The European Union’s (EU) Enlargement Commissioner has claimed Russia is working to destabilise the continent by flooding it with migrants from Tajikistan and Turkmenistan.
Speaking in an interview with Germany’s Zeit, EU Enlargement Commissioner Johannes Hahn articulated his view that it was “no coincidence” that refugees were suddenly appearing on Europe’s northern borders from the Russian Federation, and hinted at a hidden plan to destroy Europe.
Mr. Hahn, who has the responsibility of pushing the European Union further east into what could be considered the Russian sphere of influence, remarked: “We have observed in northern Europe a new phenomenon. More and more refugees [are coming] from Russia to Finland and Norway”.

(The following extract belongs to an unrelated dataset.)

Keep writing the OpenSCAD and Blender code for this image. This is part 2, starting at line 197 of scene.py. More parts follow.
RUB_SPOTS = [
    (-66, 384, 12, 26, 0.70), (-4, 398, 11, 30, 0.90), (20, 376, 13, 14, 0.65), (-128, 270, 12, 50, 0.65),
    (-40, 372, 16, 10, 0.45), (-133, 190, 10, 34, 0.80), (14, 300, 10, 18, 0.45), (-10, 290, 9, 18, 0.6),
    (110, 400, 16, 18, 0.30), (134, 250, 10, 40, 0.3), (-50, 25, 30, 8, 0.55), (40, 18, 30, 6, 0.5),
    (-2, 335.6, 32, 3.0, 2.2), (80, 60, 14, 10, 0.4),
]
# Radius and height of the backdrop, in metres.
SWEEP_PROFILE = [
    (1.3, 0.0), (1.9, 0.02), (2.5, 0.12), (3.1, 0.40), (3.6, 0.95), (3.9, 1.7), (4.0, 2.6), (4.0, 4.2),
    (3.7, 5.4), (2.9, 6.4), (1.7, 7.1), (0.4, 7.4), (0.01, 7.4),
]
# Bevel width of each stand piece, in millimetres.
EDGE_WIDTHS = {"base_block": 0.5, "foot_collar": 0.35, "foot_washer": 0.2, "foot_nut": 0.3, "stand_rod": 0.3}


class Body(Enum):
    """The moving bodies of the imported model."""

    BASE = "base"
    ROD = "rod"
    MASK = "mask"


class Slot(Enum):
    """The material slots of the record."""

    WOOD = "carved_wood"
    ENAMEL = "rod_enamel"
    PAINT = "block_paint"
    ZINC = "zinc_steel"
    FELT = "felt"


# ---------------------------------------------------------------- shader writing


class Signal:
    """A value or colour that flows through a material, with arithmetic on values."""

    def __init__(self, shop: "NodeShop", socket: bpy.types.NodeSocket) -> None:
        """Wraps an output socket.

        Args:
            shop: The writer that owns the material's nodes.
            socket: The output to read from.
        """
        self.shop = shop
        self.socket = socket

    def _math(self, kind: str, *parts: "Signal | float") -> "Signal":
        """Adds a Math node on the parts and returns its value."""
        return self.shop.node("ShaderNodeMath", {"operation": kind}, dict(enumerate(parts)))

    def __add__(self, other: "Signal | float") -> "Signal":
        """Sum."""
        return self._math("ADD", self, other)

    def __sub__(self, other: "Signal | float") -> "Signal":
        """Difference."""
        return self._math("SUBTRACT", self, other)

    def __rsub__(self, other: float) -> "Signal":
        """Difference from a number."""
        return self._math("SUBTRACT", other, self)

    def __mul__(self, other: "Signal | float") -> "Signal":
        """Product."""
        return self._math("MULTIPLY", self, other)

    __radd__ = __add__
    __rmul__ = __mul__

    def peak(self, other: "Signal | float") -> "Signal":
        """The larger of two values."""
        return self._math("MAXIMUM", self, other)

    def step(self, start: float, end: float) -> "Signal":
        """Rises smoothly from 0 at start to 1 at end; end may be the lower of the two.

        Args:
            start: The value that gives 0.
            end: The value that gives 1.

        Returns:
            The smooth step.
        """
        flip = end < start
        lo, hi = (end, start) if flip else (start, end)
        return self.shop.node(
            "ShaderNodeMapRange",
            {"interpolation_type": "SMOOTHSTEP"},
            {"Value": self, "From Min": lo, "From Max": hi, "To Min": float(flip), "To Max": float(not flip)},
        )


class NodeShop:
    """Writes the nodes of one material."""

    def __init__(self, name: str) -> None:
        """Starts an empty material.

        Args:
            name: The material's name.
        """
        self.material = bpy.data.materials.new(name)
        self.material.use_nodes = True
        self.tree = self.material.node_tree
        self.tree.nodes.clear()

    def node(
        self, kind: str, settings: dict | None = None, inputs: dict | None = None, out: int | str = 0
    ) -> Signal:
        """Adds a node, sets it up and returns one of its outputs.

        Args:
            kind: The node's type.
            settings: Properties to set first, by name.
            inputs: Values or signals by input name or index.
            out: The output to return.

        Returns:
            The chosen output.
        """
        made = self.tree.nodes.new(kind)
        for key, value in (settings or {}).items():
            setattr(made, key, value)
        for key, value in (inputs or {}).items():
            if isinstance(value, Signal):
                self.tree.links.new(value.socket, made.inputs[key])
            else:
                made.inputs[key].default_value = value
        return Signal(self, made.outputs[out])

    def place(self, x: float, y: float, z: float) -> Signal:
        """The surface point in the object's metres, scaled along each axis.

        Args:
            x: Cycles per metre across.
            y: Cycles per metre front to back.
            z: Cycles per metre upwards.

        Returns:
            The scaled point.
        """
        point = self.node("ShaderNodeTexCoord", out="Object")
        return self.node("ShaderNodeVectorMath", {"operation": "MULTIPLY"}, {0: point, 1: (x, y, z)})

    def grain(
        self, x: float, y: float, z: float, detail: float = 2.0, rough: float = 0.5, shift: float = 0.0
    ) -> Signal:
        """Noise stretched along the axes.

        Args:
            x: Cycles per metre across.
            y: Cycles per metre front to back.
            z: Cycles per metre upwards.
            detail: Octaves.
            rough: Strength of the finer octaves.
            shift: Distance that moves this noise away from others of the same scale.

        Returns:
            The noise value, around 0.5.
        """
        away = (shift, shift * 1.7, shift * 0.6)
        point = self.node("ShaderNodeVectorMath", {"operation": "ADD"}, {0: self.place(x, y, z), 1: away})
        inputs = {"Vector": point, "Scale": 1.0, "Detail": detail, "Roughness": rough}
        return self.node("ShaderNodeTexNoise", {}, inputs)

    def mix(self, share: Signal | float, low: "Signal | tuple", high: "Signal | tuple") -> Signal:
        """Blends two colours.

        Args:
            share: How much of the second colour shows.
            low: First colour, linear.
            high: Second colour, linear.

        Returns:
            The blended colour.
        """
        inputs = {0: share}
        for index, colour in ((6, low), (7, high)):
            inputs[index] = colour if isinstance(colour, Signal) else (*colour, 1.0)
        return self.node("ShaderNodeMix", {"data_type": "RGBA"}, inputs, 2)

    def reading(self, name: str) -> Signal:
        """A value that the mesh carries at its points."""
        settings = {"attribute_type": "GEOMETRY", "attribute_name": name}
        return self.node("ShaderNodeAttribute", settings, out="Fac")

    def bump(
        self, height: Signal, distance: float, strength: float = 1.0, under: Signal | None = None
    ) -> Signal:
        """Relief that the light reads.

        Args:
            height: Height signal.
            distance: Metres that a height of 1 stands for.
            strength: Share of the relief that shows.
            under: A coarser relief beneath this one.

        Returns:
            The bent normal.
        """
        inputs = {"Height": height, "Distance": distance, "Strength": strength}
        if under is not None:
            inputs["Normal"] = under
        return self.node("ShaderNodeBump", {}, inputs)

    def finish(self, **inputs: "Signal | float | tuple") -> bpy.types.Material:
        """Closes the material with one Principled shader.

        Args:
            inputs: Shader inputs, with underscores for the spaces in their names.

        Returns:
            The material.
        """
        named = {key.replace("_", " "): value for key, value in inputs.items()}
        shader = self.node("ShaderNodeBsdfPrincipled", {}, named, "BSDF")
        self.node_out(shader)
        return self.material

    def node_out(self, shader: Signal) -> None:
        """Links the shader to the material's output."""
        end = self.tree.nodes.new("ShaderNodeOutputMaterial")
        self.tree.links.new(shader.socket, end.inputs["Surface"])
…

Despite acknowledging the actual volume of refugees arriving from Russia was insignificant, Mr. Hahn said he suspected a conspiracy where refugees from central Asia were being used unwittingly to further political goals. He explained: “The numbers are not so high. Disturbingly, however, are the political signals that stand behind it. It is no coincidence this happening now”.
Mr. Hahn said these particular refugees, Tajiks and Turkmens, had lived in Russia for many years but were suddenly being passed on now, and they had probably received assistance to make it to the Norwegian and Finnish borders. When asked by the paper whether he was indeed inferring that Russia was deliberately dumping migrants on Europe to exacerbate the migrant crisis, Mr. Hahn said “it is striking that this should happen just at the moment where the EU is already under severe pressure”.
Despite Mr. Hahn’s claims, Norway is not a member of the European Union, even though it is of the Schengen free-travel zone.
Apparently pre-empting the EU commissioner’s comments, Russian ambassador to the European Union Vladimir Chizov spoke in an interview with Euractive and denied the suggestion that Russia wanted to see the EU weakened.
Responding to the accusation that Russia was clandestinely campaigning for Britain to leave the EU, and thus see the continental power bloc less potent he remarked: “No. I wonder why people think that Russia would want to destabilise the EU, or to break it up. That has never been the aim of Russian foreign policy.
“Actually we’ve always said, and I have personally said more than once, that we want to see the EU as a substantial pole of influence and power in this multipolar world of ours, to have a coherent position on various issues and of course to act independently. Which is not always the case today”.
The border between Norway and Russia has been the scene of some disagreement in recent months, as the Norwegian authorities grew increasingly reluctant to accept migrants and attempted to send them back. Russia in turn refused to accept them, and a situation arose where a number of migrants were left in limbo, unable to enter either nation.